SHORT PROBLEM
Output all lines exactly.

PROVIDED MATERIAL
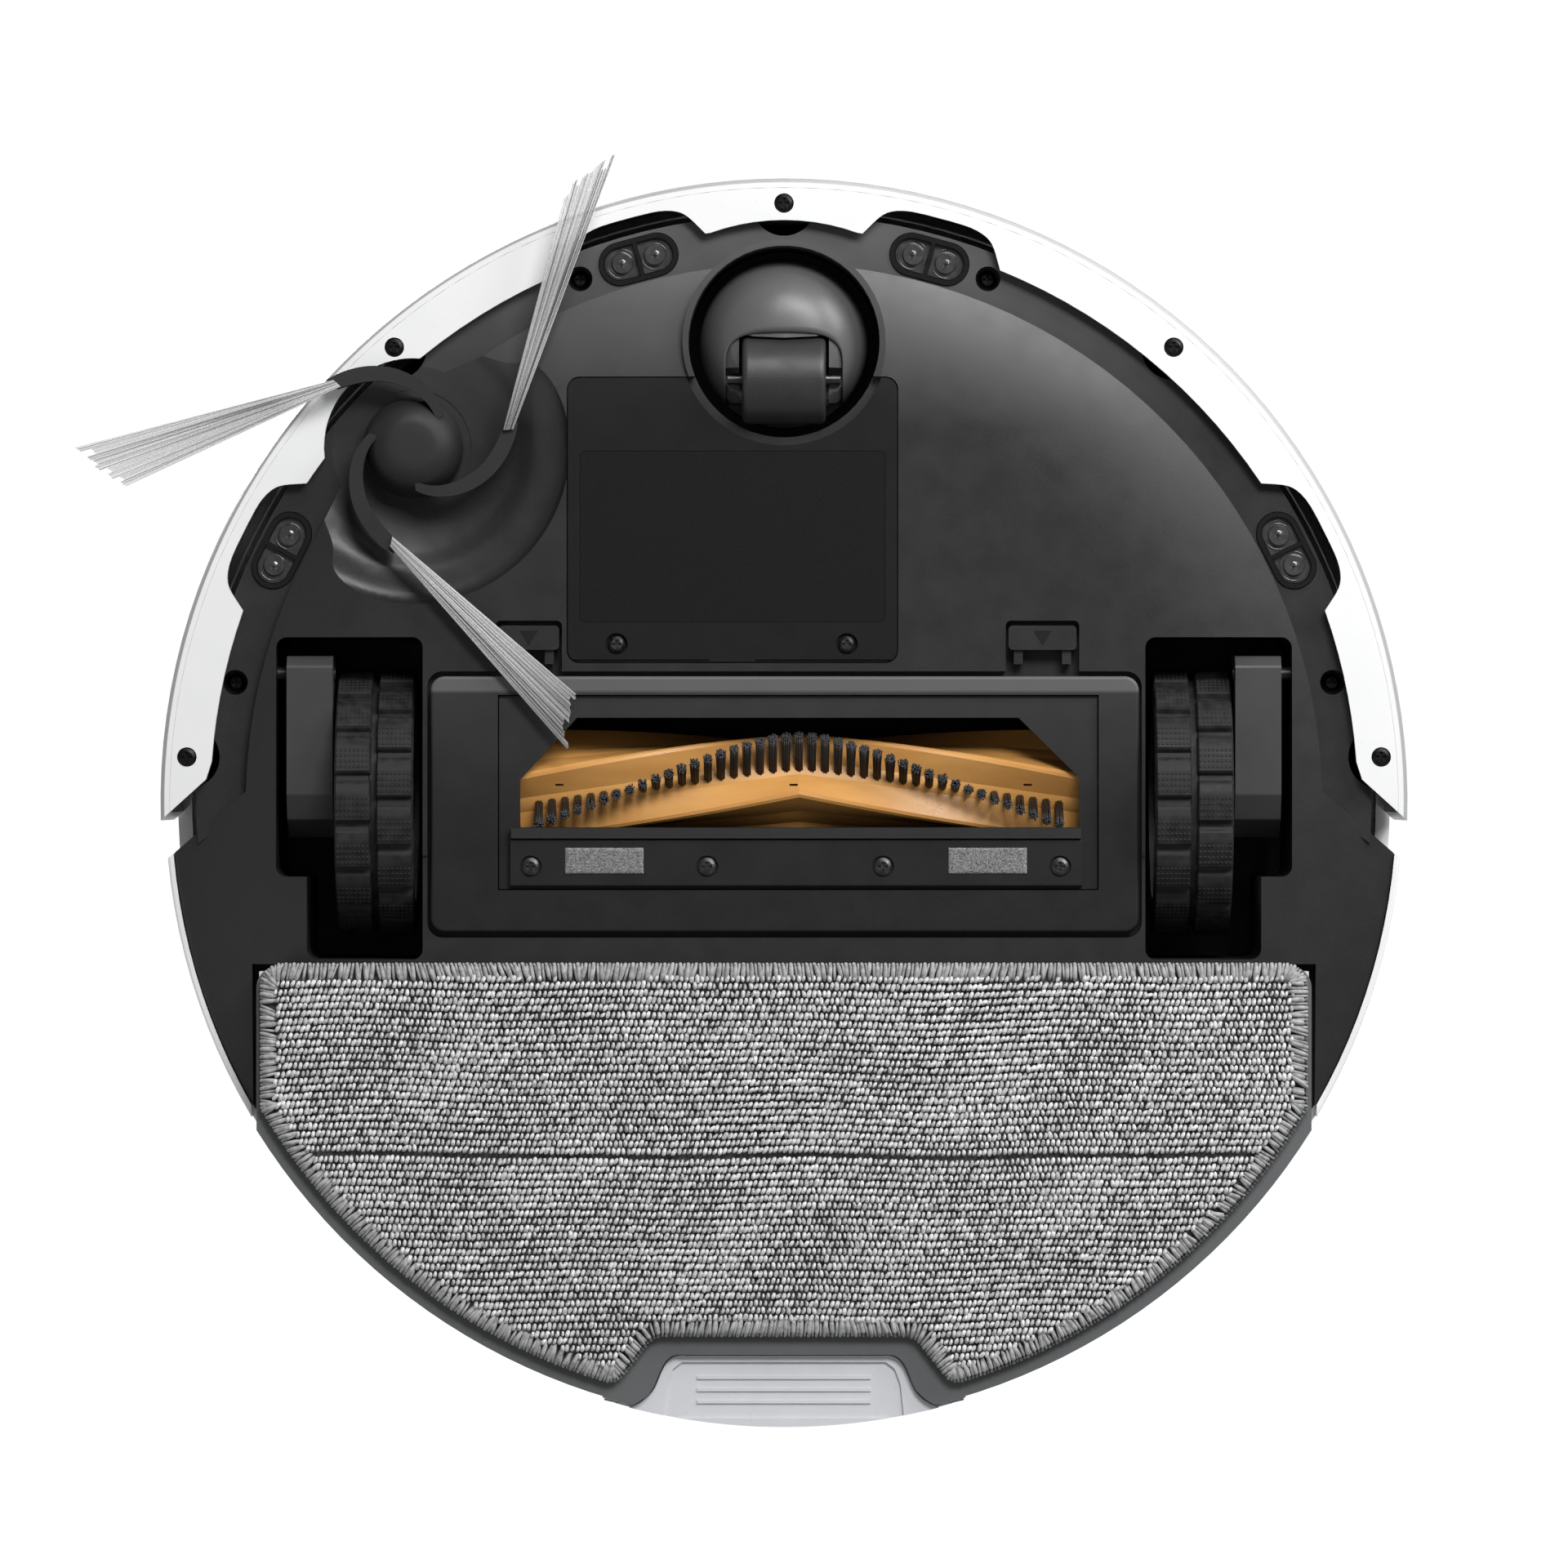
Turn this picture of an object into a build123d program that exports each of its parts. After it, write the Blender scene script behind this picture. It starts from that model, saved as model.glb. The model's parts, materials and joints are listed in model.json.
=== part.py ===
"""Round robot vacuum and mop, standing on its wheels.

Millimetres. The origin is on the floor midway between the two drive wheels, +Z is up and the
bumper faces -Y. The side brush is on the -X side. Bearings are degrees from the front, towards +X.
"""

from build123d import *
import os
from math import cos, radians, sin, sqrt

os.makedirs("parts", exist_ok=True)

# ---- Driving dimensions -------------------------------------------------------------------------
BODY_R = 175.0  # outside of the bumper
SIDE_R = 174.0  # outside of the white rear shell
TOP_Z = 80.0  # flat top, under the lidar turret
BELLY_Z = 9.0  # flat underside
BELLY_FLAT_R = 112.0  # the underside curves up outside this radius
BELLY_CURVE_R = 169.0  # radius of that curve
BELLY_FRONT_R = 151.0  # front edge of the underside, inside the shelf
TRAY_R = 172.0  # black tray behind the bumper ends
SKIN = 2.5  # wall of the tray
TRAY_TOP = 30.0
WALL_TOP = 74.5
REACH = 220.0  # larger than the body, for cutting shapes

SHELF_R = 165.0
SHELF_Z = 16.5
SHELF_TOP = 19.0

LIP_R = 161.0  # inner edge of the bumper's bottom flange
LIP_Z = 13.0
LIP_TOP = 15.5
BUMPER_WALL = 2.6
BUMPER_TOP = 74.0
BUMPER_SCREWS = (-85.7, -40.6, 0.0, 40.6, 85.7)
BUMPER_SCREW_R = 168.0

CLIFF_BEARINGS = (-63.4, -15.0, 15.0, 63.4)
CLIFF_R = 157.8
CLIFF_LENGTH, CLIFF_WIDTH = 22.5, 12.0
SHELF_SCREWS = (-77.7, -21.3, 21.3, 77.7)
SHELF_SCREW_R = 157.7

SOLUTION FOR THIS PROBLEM
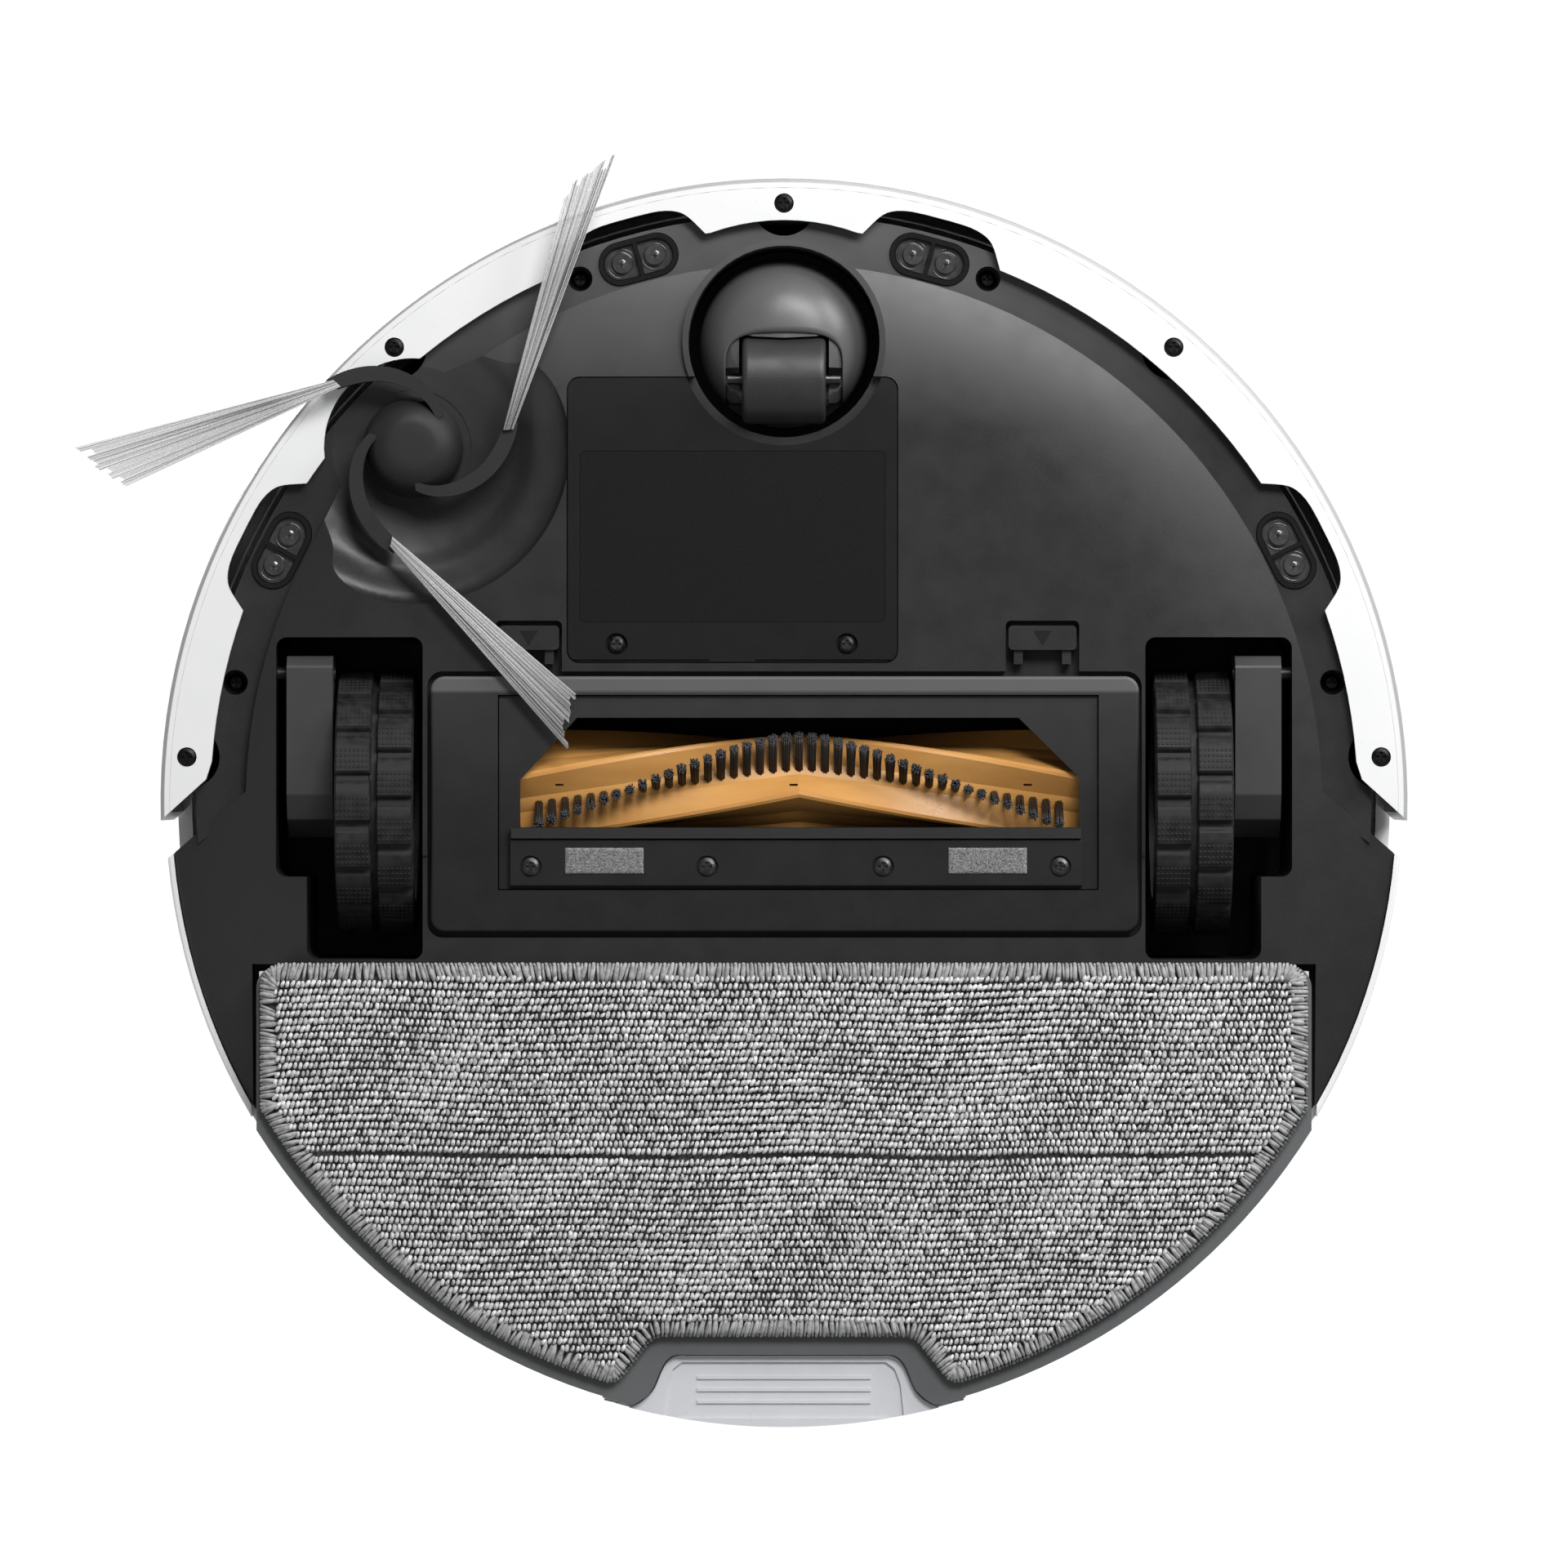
Turn this picture of an object into a build123d program that exports each of its parts. After it, write the Blender scene script behind this picture. It starts from that model, saved as model.glb. The model's parts, materials and joints are listed in model.json.
=== part.py ===
"""Round robot vacuum and mop, standing on its wheels.

Millimetres. The origin is on the floor midway between the two drive wheels, +Z is up and the
bumper faces -Y. The side brush is on the -X side. Bearings are degrees from the front, towards +X.
"""

from build123d import *
import os
from math import cos, radians, sin, sqrt

os.makedirs("parts", exist_ok=True)

# ---- Driving dimensions -------------------------------------------------------------------------
BODY_R = 175.0  # outside of the bumper
SIDE_R = 174.0  # outside of the white rear shell
TOP_Z = 80.0  # flat top, under the lidar turret
BELLY_Z = 9.0  # flat underside
BELLY_FLAT_R = 112.0  # the underside curves up outside this radius
BELLY_CURVE_R = 169.0  # radius of that curve
BELLY_FRONT_R = 151.0  # front edge of the underside, inside the shelf
TRAY_R = 172.0  # black tray behind the bumper ends
SKIN = 2.5  # wall of the tray
TRAY_TOP = 30.0
WALL_TOP = 74.5
REACH = 220.0  # larger than the body, for cutting shapes

SHELF_R = 165.0
SHELF_Z = 16.5
SHELF_TOP = 19.0

LIP_R = 161.0  # inner edge of the bumper's bottom flange
LIP_Z = 13.0
LIP_TOP = 15.5
BUMPER_WALL = 2.6
BUMPER_TOP = 74.0
BUMPER_SCREWS = (-85.7, -40.6, 0.0, 40.6, 85.7)
BUMPER_SCREW_R = 168.0

CLIFF_BEARINGS = (-63.4, -15.0, 15.0, 63.4)
CLIFF_R = 157.8
CLIFF_LENGTH, CLIFF_WIDTH = 22.5, 12.0
SHELF_SCREWS = (-77.7, -21.3, 21.3, 77.7)
SHELF_SCREW_R = 157.7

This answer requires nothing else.